Jack Chen “From Topos to Topic (Modeling): Conceptual Histories in Literary Information Management”

When
Mar 25, 2016
3:00pm
– 4:30pm
Where
124 Sparks

What do we mean when we speak about literary topics? In the history of rhetoric, the notion of the topic was used to refer to sources of argumentation, templates by which an argument might be constructed. As adapted by Western literary scholars, most prominently Ernst Robert Curtius, the term topic was used to denote a constitutive element of literary composition, a recurring theme or phrase that organized the development of an argument in a literary text. A parallel case is found in Chinese literary studies, in which “topic” is used to translate the term ti 體, which is used to identify shared thematic commonalities within a given genre. From the perspective of literary information management, one might begin by considering the origins of these practices, how texts are organized and conceived across the histories of their production.

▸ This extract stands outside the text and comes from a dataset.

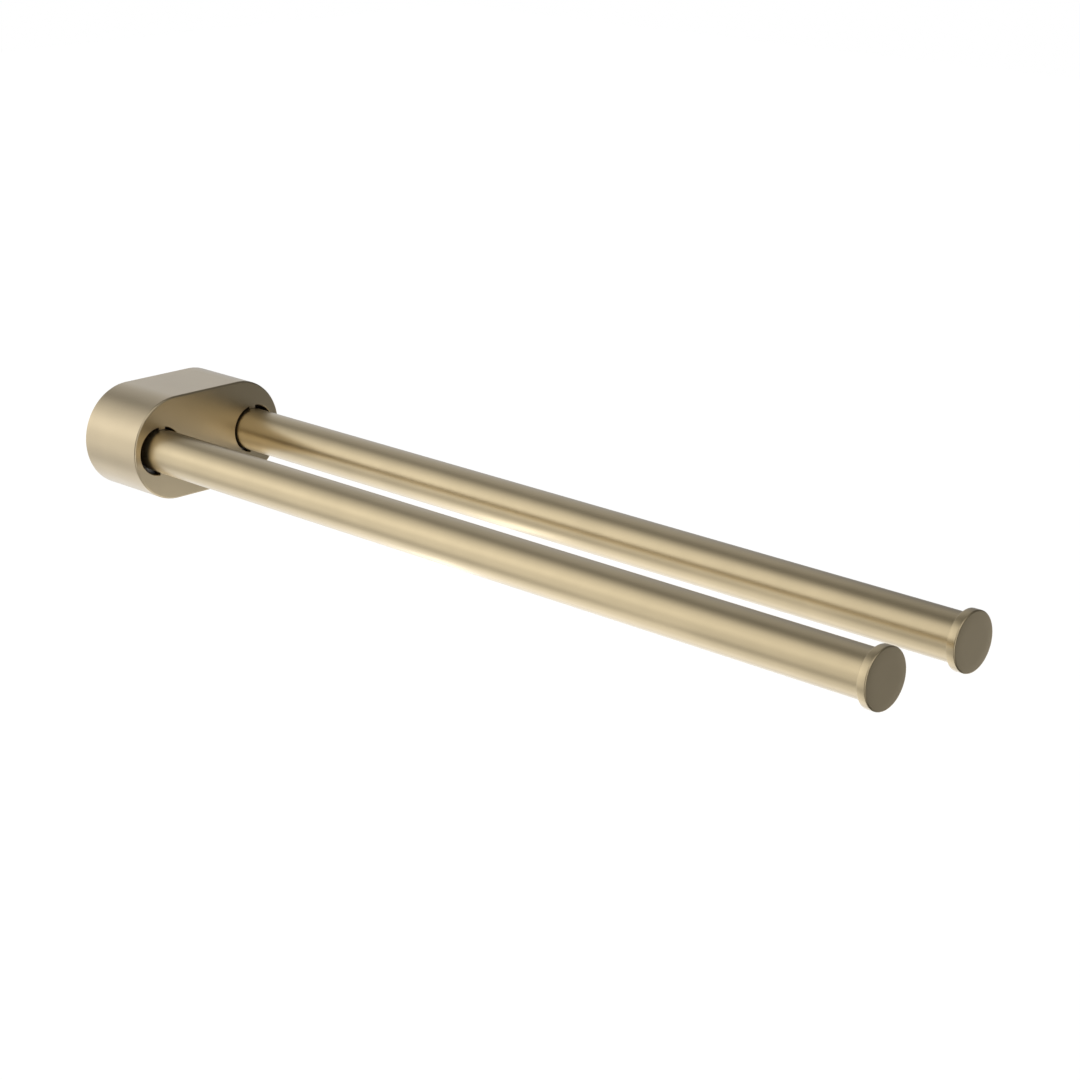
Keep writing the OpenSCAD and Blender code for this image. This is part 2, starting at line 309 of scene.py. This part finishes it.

The notion of topic in topic modeling is not unrelated to its usage in literary theory. How the topic model works, on a basic level, is to examine the documents a particular corpus by means of a set of probabilistic algorithms that returns the hypothetical “topics” that would have generated the documents. These topics are a kind of analytical fiction, since the documents were never constructed by such means, but they provide valuable insight into latent textual structures—which I will argue is not unlike the more intentional structures of rhetorical topoi. What this talk will explore is the conceptual histories, the possibilities, and the limits of a topic-based approached to literary studies.